Species selection in the molecular age

Simpson, C., Müller, J., 2012. Species selection in the molecular age, in From clone to bone: the synergy of morphological and molecular tools in paleobiology, Johannes Müller and Rob Asher, eds. Cambridge University Press. p. 116-134. pdf

Everything biological varies. Without variation, evolution would not be possible. This is a truism in macroevolution as much as it is within and between organisms. Species vary in their phenotypic and macroecological traits and variation also exists in the taxonomic rates of speciation and extinction over time, among taxa, and within taxa. Variation in diversification rates produces the major patterns of diversification we observe in the fossil record. Understanding the patterns and causes of variation in diversification rates has been the focus of palaeobiology for decades.
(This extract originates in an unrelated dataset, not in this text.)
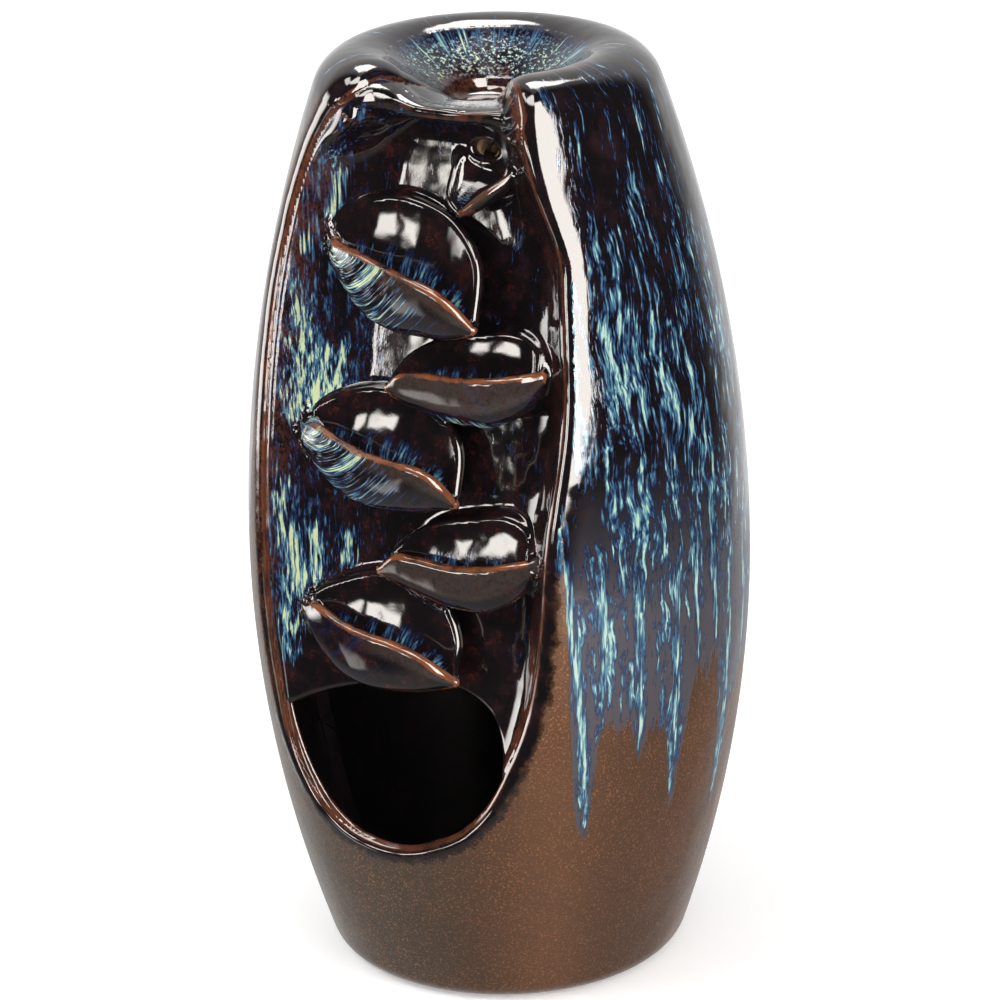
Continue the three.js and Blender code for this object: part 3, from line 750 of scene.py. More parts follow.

An estimate of the magnitude and direction of species selection on multiple traits in labrid fishes derived from a time-calibrated molecular phylogeny. The pattern of species selection observed here shows that sexual selection is a consistent and strong cause of high diversification rates but the presence of the parrotfish pharyngeal mill is not consistently associated with high diversification because it is seen to oscillate around a selection coefficient of zero. This means that for about 10 million years, fish with the novel jaw structure diversified at a lower rate than fish without that it. However, species with sexual dichromatism consistently have higher diversification rates than species without it.